## Stated task
Search the records below for the word "this". Pull out each line that has it.

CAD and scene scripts
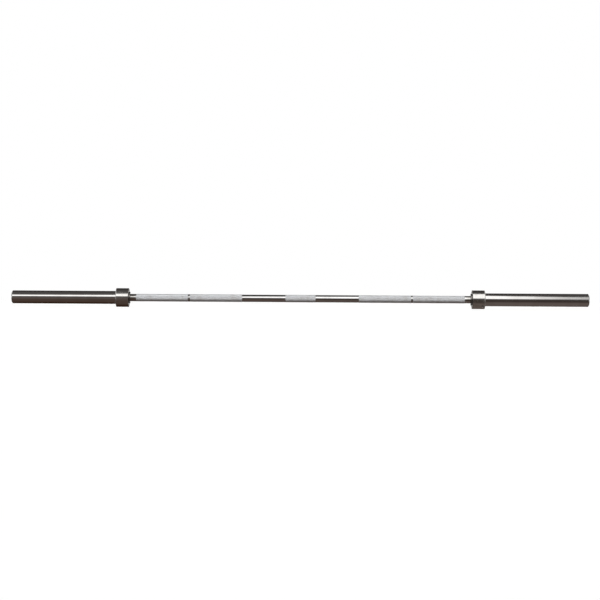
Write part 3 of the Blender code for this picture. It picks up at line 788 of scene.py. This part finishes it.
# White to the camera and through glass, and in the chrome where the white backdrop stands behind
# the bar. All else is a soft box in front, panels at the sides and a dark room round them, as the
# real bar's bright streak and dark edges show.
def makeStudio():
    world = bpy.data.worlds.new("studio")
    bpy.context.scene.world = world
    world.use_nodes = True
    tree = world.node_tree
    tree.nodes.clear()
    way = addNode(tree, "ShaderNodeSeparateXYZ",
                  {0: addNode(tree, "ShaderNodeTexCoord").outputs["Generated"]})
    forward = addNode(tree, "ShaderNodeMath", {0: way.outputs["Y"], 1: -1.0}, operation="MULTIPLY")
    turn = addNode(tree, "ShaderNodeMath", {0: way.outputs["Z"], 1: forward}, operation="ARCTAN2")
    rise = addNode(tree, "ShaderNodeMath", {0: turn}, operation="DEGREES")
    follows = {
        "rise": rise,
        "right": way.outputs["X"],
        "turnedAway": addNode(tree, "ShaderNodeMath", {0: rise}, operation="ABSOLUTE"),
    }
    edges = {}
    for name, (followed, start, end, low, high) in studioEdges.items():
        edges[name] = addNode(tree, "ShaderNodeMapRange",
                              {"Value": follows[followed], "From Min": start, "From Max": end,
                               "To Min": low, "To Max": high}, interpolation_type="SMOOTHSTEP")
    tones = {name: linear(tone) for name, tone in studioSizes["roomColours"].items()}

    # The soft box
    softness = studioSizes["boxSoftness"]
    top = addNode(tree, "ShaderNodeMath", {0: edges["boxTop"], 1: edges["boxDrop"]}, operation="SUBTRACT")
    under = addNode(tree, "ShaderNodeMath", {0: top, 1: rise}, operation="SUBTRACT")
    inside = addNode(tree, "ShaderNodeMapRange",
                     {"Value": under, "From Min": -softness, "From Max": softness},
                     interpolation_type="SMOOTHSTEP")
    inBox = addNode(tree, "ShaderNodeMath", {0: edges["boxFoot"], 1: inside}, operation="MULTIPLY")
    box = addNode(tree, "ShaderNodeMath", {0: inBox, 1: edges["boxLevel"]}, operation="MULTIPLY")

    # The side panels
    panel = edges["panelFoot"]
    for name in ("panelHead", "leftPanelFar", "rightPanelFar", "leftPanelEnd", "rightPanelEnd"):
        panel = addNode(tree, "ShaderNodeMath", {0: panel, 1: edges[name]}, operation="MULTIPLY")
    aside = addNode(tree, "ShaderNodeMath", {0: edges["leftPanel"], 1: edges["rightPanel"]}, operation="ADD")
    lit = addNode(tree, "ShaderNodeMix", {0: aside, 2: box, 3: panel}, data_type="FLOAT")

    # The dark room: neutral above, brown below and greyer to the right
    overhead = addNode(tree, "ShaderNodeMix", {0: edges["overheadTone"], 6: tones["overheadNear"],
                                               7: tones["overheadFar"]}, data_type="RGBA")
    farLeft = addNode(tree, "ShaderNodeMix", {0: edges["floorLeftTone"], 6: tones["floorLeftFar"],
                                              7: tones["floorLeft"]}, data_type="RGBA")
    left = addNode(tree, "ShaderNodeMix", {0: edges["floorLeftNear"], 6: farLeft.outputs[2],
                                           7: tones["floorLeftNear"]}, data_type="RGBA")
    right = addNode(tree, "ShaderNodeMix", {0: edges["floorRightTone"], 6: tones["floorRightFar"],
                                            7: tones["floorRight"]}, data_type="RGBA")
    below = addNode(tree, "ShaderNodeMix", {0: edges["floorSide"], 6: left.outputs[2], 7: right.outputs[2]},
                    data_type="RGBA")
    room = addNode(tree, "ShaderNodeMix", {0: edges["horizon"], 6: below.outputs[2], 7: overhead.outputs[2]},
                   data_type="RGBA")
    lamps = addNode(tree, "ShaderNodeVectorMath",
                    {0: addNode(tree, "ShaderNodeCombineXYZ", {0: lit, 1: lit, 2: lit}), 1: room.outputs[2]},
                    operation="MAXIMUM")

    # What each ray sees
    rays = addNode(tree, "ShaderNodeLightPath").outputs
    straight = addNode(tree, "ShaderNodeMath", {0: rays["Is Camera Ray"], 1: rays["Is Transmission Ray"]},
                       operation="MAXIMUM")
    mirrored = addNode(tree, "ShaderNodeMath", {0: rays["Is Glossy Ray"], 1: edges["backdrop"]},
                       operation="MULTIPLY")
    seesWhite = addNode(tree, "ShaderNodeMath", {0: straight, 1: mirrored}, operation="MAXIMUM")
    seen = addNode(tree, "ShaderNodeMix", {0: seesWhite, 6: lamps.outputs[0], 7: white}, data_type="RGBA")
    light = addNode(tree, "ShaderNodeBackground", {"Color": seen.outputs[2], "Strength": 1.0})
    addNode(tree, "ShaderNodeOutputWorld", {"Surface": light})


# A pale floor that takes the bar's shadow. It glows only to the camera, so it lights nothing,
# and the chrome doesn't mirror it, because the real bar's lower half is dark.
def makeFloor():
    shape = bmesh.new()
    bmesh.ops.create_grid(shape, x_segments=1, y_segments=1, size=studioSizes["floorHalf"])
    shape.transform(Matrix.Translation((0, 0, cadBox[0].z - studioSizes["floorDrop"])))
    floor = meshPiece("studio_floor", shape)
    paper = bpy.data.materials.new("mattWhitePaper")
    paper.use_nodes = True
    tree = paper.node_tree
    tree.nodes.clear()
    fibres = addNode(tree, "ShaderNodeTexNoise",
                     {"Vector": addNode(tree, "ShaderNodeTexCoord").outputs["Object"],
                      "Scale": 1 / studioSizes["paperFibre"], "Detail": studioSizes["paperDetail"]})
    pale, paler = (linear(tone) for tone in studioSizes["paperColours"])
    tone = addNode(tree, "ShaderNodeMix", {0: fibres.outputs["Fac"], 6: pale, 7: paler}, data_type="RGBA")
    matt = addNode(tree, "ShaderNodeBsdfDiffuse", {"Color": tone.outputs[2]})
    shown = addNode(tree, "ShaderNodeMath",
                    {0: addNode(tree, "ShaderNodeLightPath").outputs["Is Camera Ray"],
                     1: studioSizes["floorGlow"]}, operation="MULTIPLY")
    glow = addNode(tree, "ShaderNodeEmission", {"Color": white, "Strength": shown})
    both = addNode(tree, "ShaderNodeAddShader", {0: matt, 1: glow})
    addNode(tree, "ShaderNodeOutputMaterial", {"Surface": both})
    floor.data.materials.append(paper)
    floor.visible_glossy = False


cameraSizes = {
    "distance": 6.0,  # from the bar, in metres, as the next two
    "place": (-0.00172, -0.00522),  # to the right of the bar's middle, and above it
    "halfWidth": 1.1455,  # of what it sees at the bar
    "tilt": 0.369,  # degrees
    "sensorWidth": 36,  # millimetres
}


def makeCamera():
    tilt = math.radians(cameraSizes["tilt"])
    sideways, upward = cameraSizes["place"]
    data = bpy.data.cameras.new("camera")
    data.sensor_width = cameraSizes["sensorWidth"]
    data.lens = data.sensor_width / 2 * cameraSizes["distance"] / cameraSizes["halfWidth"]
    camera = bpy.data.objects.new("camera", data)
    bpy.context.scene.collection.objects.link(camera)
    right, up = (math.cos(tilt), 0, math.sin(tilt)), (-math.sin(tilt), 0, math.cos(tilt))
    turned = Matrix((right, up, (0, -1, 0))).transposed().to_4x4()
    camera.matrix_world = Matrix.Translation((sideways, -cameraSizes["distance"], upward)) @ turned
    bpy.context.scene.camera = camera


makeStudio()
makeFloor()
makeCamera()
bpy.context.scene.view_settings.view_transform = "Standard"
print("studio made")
--
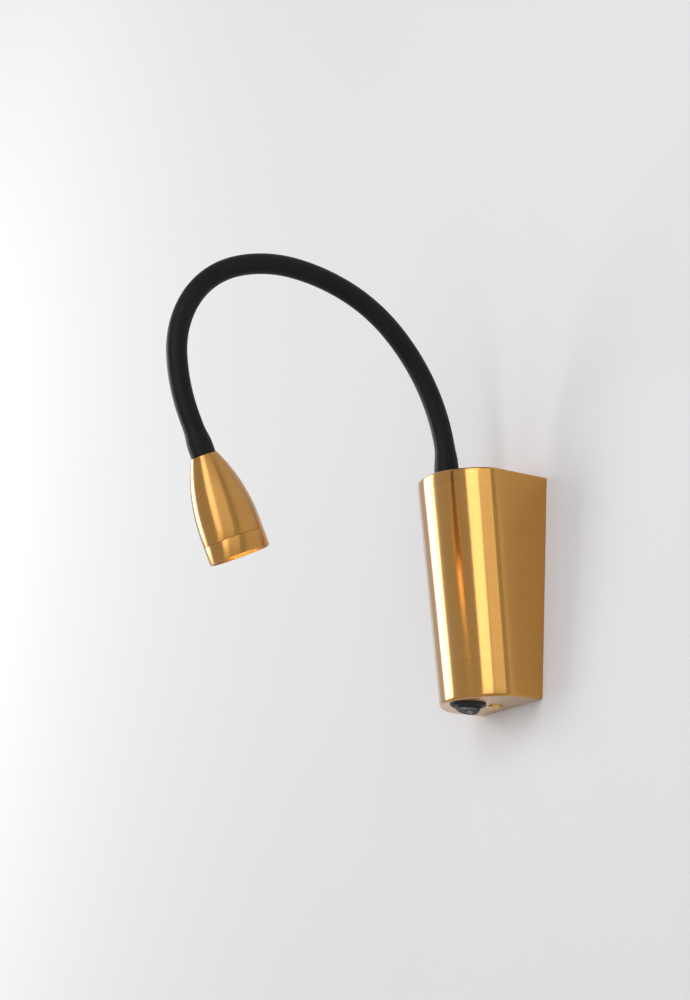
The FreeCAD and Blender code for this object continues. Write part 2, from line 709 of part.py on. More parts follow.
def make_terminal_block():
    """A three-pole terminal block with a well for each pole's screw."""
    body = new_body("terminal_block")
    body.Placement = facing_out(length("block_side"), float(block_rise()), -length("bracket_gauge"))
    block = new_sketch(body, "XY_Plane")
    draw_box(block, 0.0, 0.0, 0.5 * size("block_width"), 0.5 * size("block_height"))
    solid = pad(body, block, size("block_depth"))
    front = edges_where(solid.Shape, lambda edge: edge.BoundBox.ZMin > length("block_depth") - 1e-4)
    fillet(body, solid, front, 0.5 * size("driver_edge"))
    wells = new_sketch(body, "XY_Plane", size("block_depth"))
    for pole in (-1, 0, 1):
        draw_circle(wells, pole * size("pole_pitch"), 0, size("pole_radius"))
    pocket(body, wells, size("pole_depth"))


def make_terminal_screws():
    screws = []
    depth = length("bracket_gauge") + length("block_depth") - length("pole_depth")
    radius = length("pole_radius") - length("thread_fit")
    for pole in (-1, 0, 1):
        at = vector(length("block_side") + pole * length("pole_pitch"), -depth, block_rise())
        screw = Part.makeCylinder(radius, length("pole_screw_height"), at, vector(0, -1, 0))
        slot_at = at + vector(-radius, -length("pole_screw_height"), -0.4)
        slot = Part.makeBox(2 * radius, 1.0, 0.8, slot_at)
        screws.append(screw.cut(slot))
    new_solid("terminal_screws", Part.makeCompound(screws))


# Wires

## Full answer
Write part 3 of the Blender code for this picture. It picks up at line 788 of scene.py. This part finishes it.
The FreeCAD and Blender code for this object continues. Write part 2, from line 709 of part.py on. More parts follow.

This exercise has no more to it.